В повести показаны два исхода из этого лабиринта. Первый — прыжок на полном ходу с заблудившегося трамвая, идущего под откос: замужество одной из готесс и превращение ее в обывательницу, будто черный костюмчик в одночасье оказался мал. Второй — череда суицидов, каждый из которых похож на игру в цыганскую рулетку, когда из барабана вынимается только один патрон: "Казалось, стать самоубийцей — словно проехать безбилетником, попытаться украсть вечность". И все же всякий раз на последнем рубеже они искали "роковую зацепку за жизнь": балансировали на краю крыши, барахтались в мутной реке, пытались опереться на воздух, оказавшись в петле.
Главная героиня повести — Света — успела сдернуть повязку, когда смерть на мгновение заглянула ей в глаза. Она, как художник, сумела запечатлеть в своем сознании расплывчатый силуэт смерти и с этим фотороботом отправилась ее искать, чтобы обрести смысл жизни, чтобы преодолеть прах и тлен, разгадав механизмы умирания: "Не могу поверить, что когда человек умирает, ничего не остаётся. Ищу доказательство существования иного мира, доказательства вечной души".
Влюбившись в сына отчима, в чьем "скифском разрезе сумрачно-янтарных глаз" и загадочном молчании, казалось, скрывался "повод для жизни", она не может понять логики бытия, когда из Чечни приходит гроб с телом брата/любимого.
В погоне за смертью она придумывает таинственный мир за рекой — замысловатое переплетение разных мифологий, человеческих страхов, видений и пророчеств, "тонкий мир духов, демонов и богов". И главное — найти переправу через реку, потому что это и есть заветная река с живой водой, поставить в ней сети, "когда идет бессмертье косяком", ведь на дальнем берегу именно тот мир, где смерть бессильна: "Рай мерцал где-то вблизи, может быть, за соседней рекой. И туда можно пройти, навестить пращуров, которые живут почти так же, как при жизни, только безмятежно, тихая радость озаряет поля среди облаков. А когда наступает война, пращуры приходят на помощь небесной ратью. И показалось, что уже нашла дверь туда".
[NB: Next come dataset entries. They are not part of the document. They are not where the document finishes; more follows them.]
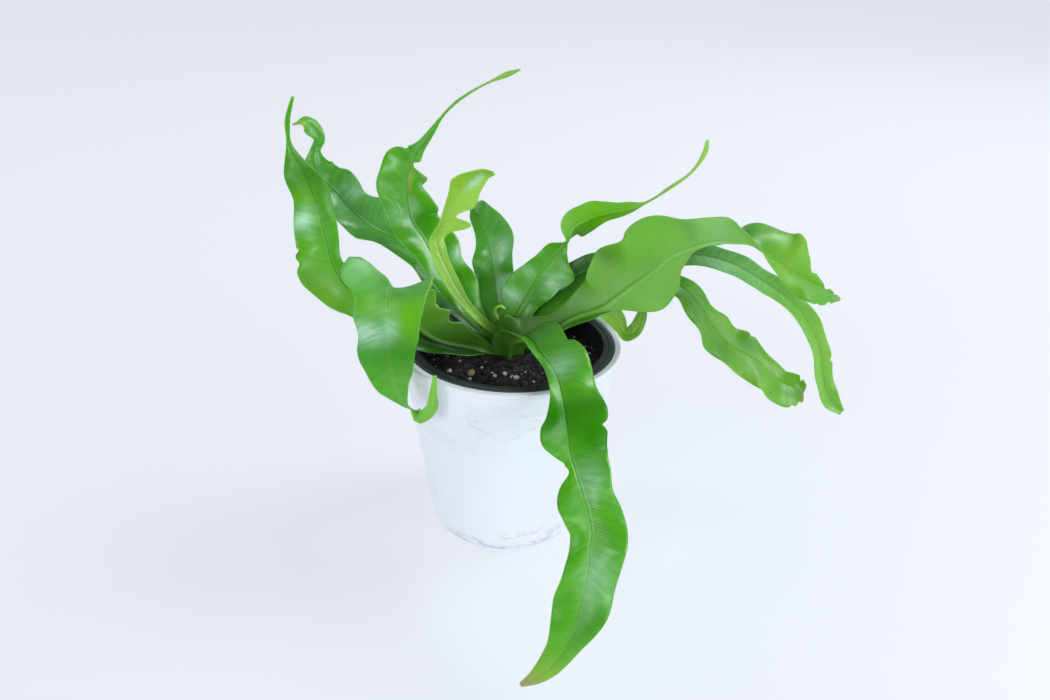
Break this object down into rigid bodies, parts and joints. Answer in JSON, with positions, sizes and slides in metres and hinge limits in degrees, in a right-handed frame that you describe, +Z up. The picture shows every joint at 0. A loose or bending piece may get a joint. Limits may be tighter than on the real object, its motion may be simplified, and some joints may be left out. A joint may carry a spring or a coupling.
{
  "type": "potted fern",
  "caption": "Potted fern with long waved strap fronds round a low crown, in a black nursery pot set inside a white tapered pot.",
  "frame": {"origin": "centre of the outer pot's flat underside, on the surface it stands on", "axes": "+Z up along the pot's axis, +X to the viewer's right, +Y away from the viewer"},
  "size_m": [0.3053, 0.2046, 0.2271],
  "materials": {
    "glaze": "satin white with faint blue-grey veins",
    "black_plastic": "matt",
    "soil": "dark crumbly potting soil with white grains",
    "rhizome": "rough brown scales",
    "leaf": "glossy green leaf",
    "back_leaf": "glossy green leaf",
    "young_leaf": "glossy yellow-green young leaf"
  },
  "bodies": {
    "root": {"outer_pot": "glaze", "nursery_pot": "black_plastic", "soil": "soil", "crown": "rhizome", "frond_left_hook": "leaf", "frond_back_left": "back_leaf", "frond_left_droop": "leaf", "frond_tall_thread": "leaf", "frond_young_lime": "young_leaf", "frond_back_upright": "back_leaf", "frond_right_thread": "leaf", "frond_big_right": "leaf", "frond_long_right": "leaf", "frond_lower_right": "leaf", "frond_back_right": "back_leaf", "frond_front": "leaf", "young_crozier": "young_leaf"}
  },
  "joints": []
}
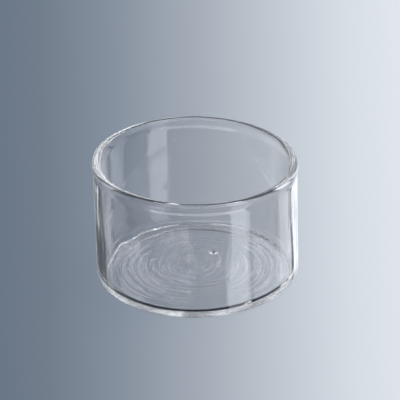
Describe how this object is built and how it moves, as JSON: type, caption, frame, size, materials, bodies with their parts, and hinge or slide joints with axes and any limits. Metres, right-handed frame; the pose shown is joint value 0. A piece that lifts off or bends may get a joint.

С готами Света сближается только для того, чтобы стать "хакером портала Некрополь". Она надеется, что "люди в черном" укажут ей след смерти, но быстро разочаровывается, видя, что её умерший любимый живее этих живых мертвецов: "живая мышь круче мертвого льва, потому что бегает и пищит". Если смерть — это "естественное и необратимое прекращение жизнедеятельности биологической системы", то и жизнь — это всего лишь "способ существования белковых тел". Бессмысленная смерть или подготовка к бессмысленной смерти делает бессмысленной жизнь, мученическая же смерть превращает жизнь в Житие.